Article Text

Common non-synonymous substitutions in SLC01B1 predispose to statin intolerance: a population pharmacogenetics study
  1. CC Lang,
  2. L Donnelly,
  3. C Kimber,
  4. A Doney,
  5. AD Morris,
  6. CN Palmer
  1. University of Dundee, Dundee, UK


Introduction The most significant side effect of statin therapy is muscle toxicity, ranging from mild myalgic symptoms to severe rhabdomyolysis. Recent whole genome data from 95 clinical trial participants (total trial size 20 000) have identified that common amino acid substitutions in the known statin transporter SLC01B1 are strong determinants of muscle toxicity. We examined how this genotype would influence statin tolerance at a population level in a large population of patients with type 2 diabetes prescribed statins as part of routine clinical care and enrolled in a large population-based cohort of patients with diabetes.

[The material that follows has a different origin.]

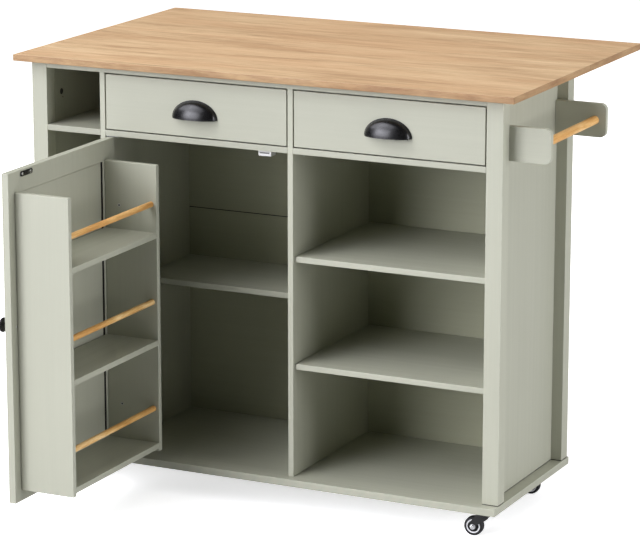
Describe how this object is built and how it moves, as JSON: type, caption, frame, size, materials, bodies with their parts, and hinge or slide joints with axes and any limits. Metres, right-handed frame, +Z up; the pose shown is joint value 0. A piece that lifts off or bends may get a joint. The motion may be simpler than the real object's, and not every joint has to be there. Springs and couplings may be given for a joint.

Methods 4340 patients treated with statins identified from the Genetics of Diabetes Audit and Research in Tayside Scotland (Go-DARTS) database were genotyped for rs4149056 (Val174Ala) and rs2306283 (Asp130Asn). Statin intolerance was determined by anonymously linking at a patient-specific level to a comprehensive dispensed prescription and regional biochemistry database. Intolerance was defined as an abnormal creatine kinase (CK; above the upper limit of normal) with no abnormal CK before statin commencement and/or an alanine aminotransferase (ALT) 1.5 times above the upper limit of normal with no abnormal ALT before statin commencement while on statin treatment and evidence of prescribing change (switching to lower dose or discontinuation of statin prescribing).

Results 300 (6.9%) of the treated population were intolerant of statins by these criteria. The tolerant group were defined as individuals with no abnormal CK or ALT measures upon statin treatment, did not display any prescribing changes indicative of intolerance and had been prescribed a statin dose equivalent of more than 10 mg simvastatin. The association of Val174 Ala and Asp130Asn with intolerance was assessed by binary logistic regression. Homozygous ala174 was associated with a 3.13-fold increase in intolerance (95%CI 1.44 to 6.78, p = 0.0038). The homozygous Asp130 was associated with a slightly decreased intolerance as previously reported; however, this did not achieve significance (p = 0.14). ala174 homozygous individuals were also less likely to achieve a target serum low-density lipoprotein cholesterol of 2 mmol/l. Odds ratios for failure 2.27 (95% CI 1.11 to 4.61, p = 0.0242).

Conclusions This real-world study suggests that a genetic variant selected for an extreme phenotype of statin intolerance also has a major impact on common milder statin intolerance and has an impact on prescribing practice.